GRAND FORKS, Nov. 6 Arrest of "Orange Sam," or Sam Kamenshikoff, one of the fanatical Doukhobors of the North Fork district, which took place at Castlegar at the week-end, fearing his making trouble at the funeral of Peter Verigin, may yet furnish a real clue to the bombing of the railway coach at Farron, October 29. when John MacKie, Peter Verigin and seven others lost their lives.

Kamenshikoff is said to have spent the day before the tragedy within a few miles of Farron; that he was the first Doukhobor on the scene of the wreck following the explosion and that it is said that he and the late Peter Verigin were recently combatants in a fisted dual at the Grand Forks depot.

MORE HEAVENLY THAN PETER.

Kamenshikoff is one of a group of Doukhobors who were exiled from the Verigin community because of their "advanced" religious beliefs. With them Verigin was not the Holy Spirit, because several of them claimed to have been to the celestial regions several times and had personal acquaintances themselves.

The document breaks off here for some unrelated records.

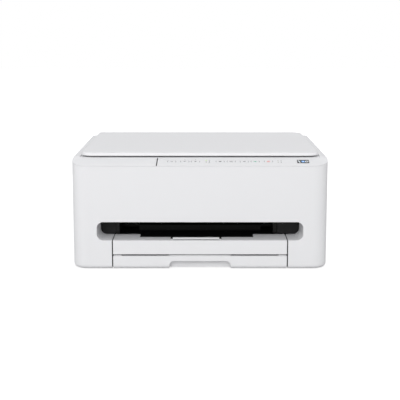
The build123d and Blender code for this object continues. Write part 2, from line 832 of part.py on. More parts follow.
def spur_holder():
    """Bar that covers the spur wheels."""
    edge = plate_x - plate_thickness
    z0 = spur_z + spur_radius + 0.8
    bar = block(-edge, edge, eject_y - bar_front + 1.5, eject_y + bar_front - 1.5, z0, z0 + 2)
    bar += block(-edge, edge, eject_y - bar_front, eject_y - bar_front + 1.5, spur_z, z0 + 2)
    return bar


def pinch_rollers():
    """Rubber rollers that press the sheet on the feed roller."""
    rollers = x_rod(thin_axle, -plate_x - 1, plate_x + 1, pinch_y, pinch_z)
    for index in range(6):
        x = exit_left + 20 + index * (exit_right - exit_left - 40) / 5
        rollers += x_rod(pinch_radius, x - 9, x + 9, pinch_y, pinch_z)
    return rollers


def pinch_holder():
    """Bar over the pinch rollers."""
    edge = plate_x - plate_thickness
    z0 = pinch_z + pinch_radius + fit_gap
    return block(-edge, edge, pinch_y - 3, pinch_y + 8, z0, z0 + 2)


def feed_motor():
    """Motor on the left side plate that turns the feed rollers."""
    x0 = -plate_x + plate_thickness
    x1 = x0 + feed_motor_length
    motor = x_rod(feed_motor_radius, x0, x1, feed_motor_y, feed_motor_z)
    motor += x_rod(feed_motor_radius / 8, x1 - 0.1, x1 + motor_boss, feed_motor_y, feed_motor_z)
    return motor


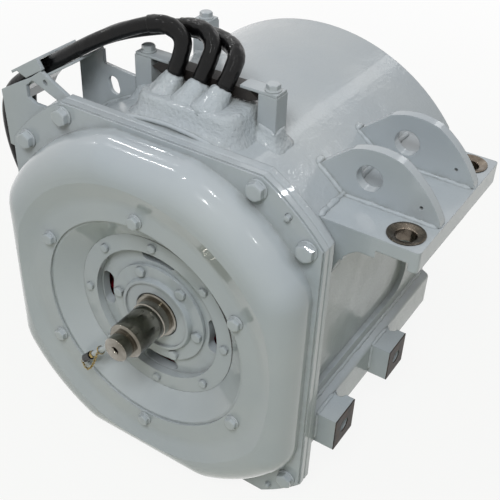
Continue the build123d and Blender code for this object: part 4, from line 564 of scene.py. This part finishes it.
Bolts = namedtuple("Bolts", "axes places shank_r length flats washer_t")
BOLTS = {
    "flange_bolts": Bolts(
        FORWARD, on_circle(0.337, FLANGE_BOLT_ANGLES, FLANGE_FACE_Y),
        shank_r=0.008, length=0.029, flats=0.024, washer_t=0.003,
    ),
    "hood_bolts": Bolts(
        FORWARD, on_circle(0.200, spread(6, 30), 0.005),
        shank_r=0.006, length=0.014, flats=0.018, washer_t=0.0025,
    ),
    "bowl_bolts": Bolts(
        FORWARD, on_circle(0.132, spread(8), 0.040),
        shank_r=0.004, length=0.014, flats=0.013, washer_t=0.0,
    ),
    "cap_bolts": Bolts(
        FORWARD, on_circle(0.077, spread(6, 53), 0.048),
        shank_r=0.005, length=0.049, flats=0.016, washer_t=0.0,
    ),
    "jack_screws": Bolts(
        FORWARD, on_circle(0.344, JACK_SCREW_ANGLES, FLANGE_FACE_Y),
        shank_r=0.005, length=0.010, flats=0.008, washer_t=0.0,
    ),
    "rear_shield_bolts": Bolts(
        REARWARD, on_circle(0.242, spread(12, 15), 0.548),
        shank_r=0.005, length=0.032, flats=0.016, washer_t=0.0,
    ),
    "rear_cap_bolts": Bolts(
        REARWARD, on_circle(0.073, spread(6), 0.557),
        shank_r=0.005, length=0.021, flats=0.016, washer_t=0.0,
    ),
    "clamp_bolts": Bolts(
        UPWARD, [Vector((x, y, z + CLAMP_PLATE_T)) for x, y, z in POSTS],
        shank_r=0.006, length=0.024, flats=0.018, washer_t=0.0025,
    ),
}

for bolts_name, bolt_set in BOLTS.items():
    dressed = add_piece(
        bolts_name + "_dressed", [bolt_rings(bolt_set, place) for place in bolt_set.places],
        "grey_enamel", "smooth_enamel", sharp=BOLT_SHARP_ANGLE,
    )
    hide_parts(bolts_name)


# Weld beads and thick paint in the corners

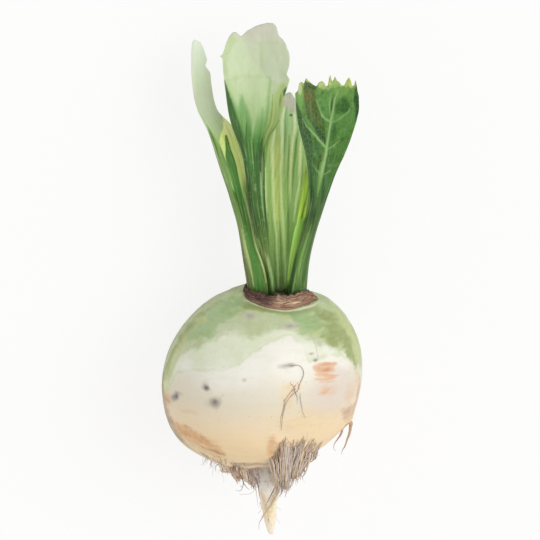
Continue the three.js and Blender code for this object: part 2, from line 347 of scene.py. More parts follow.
# %% Table
HALF = 3.0  # of the table's width in metres
TABLE_GLOW = 0.8

table_mesh = bpy.data.meshes.new("table")
corners = [(-HALF, -HALF, 0), (HALF, -HALF, 0), (HALF, HALF, 0), (-HALF, HALF, 0)]
table_mesh.from_pydata(corners, [], [(0, 1, 2, 3)])
table = added("table", table_mesh)
table_mesh.materials.append(bpy.data.materials.new("table_white"))
graph = Graph(table_mesh.materials[0])
matt = graph.node("BsdfDiffuse", inputs={"Color": (247, 246, 243)})
glow = graph.node("Emission", inputs={"Color": WHITE, "Strength": 1})
glowing = graph.seen_directly() * TABLE_GLOW
surface = graph.node("MixShader", inputs={0: glowing, 1: matt, 2: glow})
graph.node("OutputMaterial", inputs={"Surface": surface})
table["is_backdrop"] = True
print("Table is", 2 * HALF, "m wide")

# %% Light
SKY_STRENGTH = 0.72
LAMP_STRENGTH = 1.1
LAMP_SPREAD = math.radians(40)
LAMP_FROM = Vector((0.62, 0.28, 0.85))

scene.world = bpy.data.worlds.new("studio")
graph = Graph(scene.world)
sky, backdrop = [
    graph.node("Background", inputs={"Strength": strength, "Color": WHITE})
    for strength in (SKY_STRENGTH, 1)
]
both = graph.node("MixShader", inputs={0: graph.seen_directly(), 1: sky, 2: backdrop})
graph.node("OutputWorld", inputs={"Surface": both})
lamp = added("lamp", bpy.data.lights.new("lamp", "SUN"))
lamp.data.energy = LAMP_STRENGTH
lamp.data.angle = LAMP_SPREAD
lamp.rotation_euler = LAMP_FROM.to_track_quat("Z", "Y").to_euler()
print("Lamp shines from", [round(v, 2) for v in LAMP_FROM.normalized()])

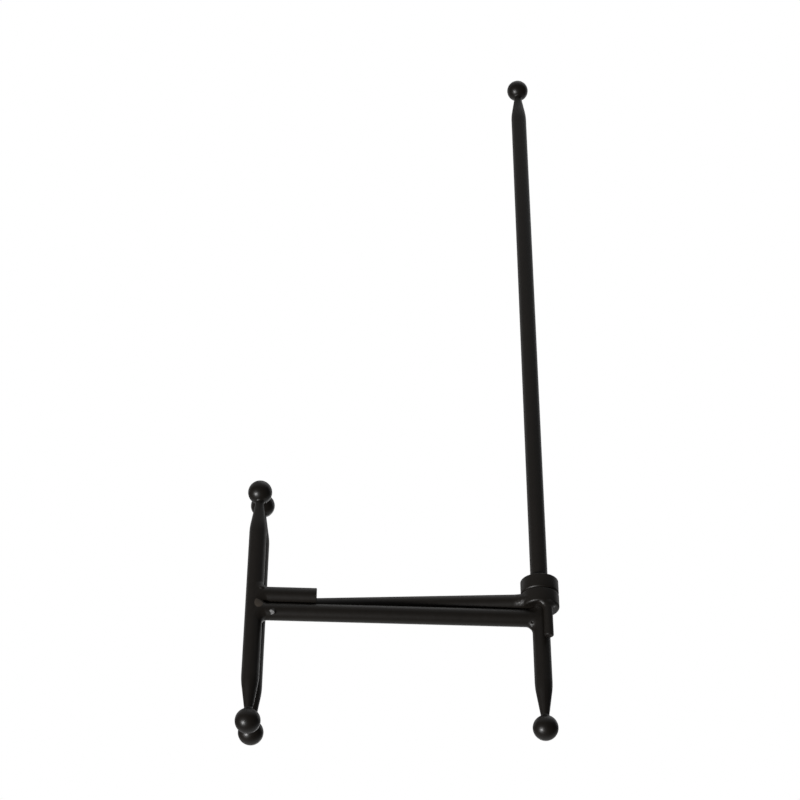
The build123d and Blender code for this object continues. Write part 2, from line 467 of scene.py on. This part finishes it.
def make_piece(name, points, faces):
    """Smooth-shaded mesh object from points and faces, with points that nearly touch joined."""
    mesh = bpy.data.meshes.new(name)
    mesh.from_pydata(points.tolist(), [], faces.tolist())
    cleaned = bmesh.new()
    cleaned.from_mesh(mesh)
    bmesh.ops.remove_doubles(cleaned, verts=cleaned.verts, dist=SAME_POINT)
    bmesh.ops.dissolve_degenerate(cleaned, edges=cleaned.edges, dist=SAME_POINT)
    cleaned.to_mesh(mesh)
    cleaned.free()
    mesh.validate()
    mesh.shade_smooth()
    piece = bpy.data.objects.new(name, mesh)
    bpy.context.scene.collection.objects.link(piece)
    return piece


# ---------------------------------------------------------------- materials

def new_material(name):
    """A new material, with its node tree and its shader."""
    material = bpy.data.materials.new(name)
    material.use_nodes = True
    tree = material.node_tree
    return material, tree, tree.nodes["Principled BSDF"]


def node(tree, kind, **inputs):
    """A shader node with the given input values."""
    made = tree.nodes.new(kind)
    for name, value in inputs.items():
        made.inputs[name.replace("_", " ")].default_value = value
    return made


def noise(tree, scale, detail=3.0):
    """Noise in the space of the object, with features about 1 / scale metres apart."""
    place = tree.nodes.new("ShaderNodeTexCoord")
    made = node(tree, "ShaderNodeTexNoise", Scale=scale, Detail=detail)
    tree.links.new(place.outputs["Object"], made.inputs["Vector"])
    return made.outputs["Fac"]


def ramp(tree, value, low, high, start=0.0, end=1.0, smooth=False):
    """A value that runs from start to end made to run from low to high, and to stop there."""
    made = node(tree, "ShaderNodeMapRange", From_Min=start, From_Max=end, To_Min=low, To_Max=high)
    if smooth:
        made.interpolation_type = "SMOOTHSTEP"
    tree.links.new(value, made.inputs["Value"])
    return made.outputs["Result"]


def patchy_colour(tree, shade):
    """Colour in soft patches, darker and paler than a shade of black."""
    colour = node(tree, "ShaderNodeMix")
    colour.data_type = "RGBA"
    red, green, blue = (shade * part for part in WARM_TINT)
    colour.inputs["A"].default_value = (DARKEST * red, DARKEST * green, DARKEST * blue, 1)
    colour.inputs["B"].default_value = (PALEST * red, PALEST * green, PALEST * blue, 1)
    tree.links.new(noise(tree, COLOUR_SCALE), colour.inputs["Factor"])
    return colour.outputs["Result"]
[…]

To designate his religious advancement, Kamenshikoff wore about a dozen oranges in the form of a crown, which was made him quite conspicuous among the flock in recent years.

One evening two months ago Kamenshikoff accosted Verigin at the local railway station, and whatever may have been the conversation, it resulted in quite a physical battle, in which Verigin gave Orange Sam quite severe usage, according to spectators.

Although never friendly with Verigin, because of not being allowed to visit the community, Kamenshikoff is said to have frequently expressed a grudge against the leader.

POINTED OUT PILOT BAY.

Kamenshikoff ordinarily lives a few miles of Grand Forks, and is rarely elsewhere, but it now transpires that he spent the day and night before the tragedy within an hour's walk of the scene of the wreck. allegedly on railway construction work.

Robert Kabatoff, who has known Verigin many years, was one of the two or three local Doukhobors who rushed to the scene of the accident early Wednesday morning. They went by motor part way and then walked some miles. He states that on his arrival there Kamenchikoff was already looking over the wreckage, and was able to direct as to location of Verigin's body.

Police are following up the clues closely, and are now trying definitely to place Kamenshikoff at the time of the wreck.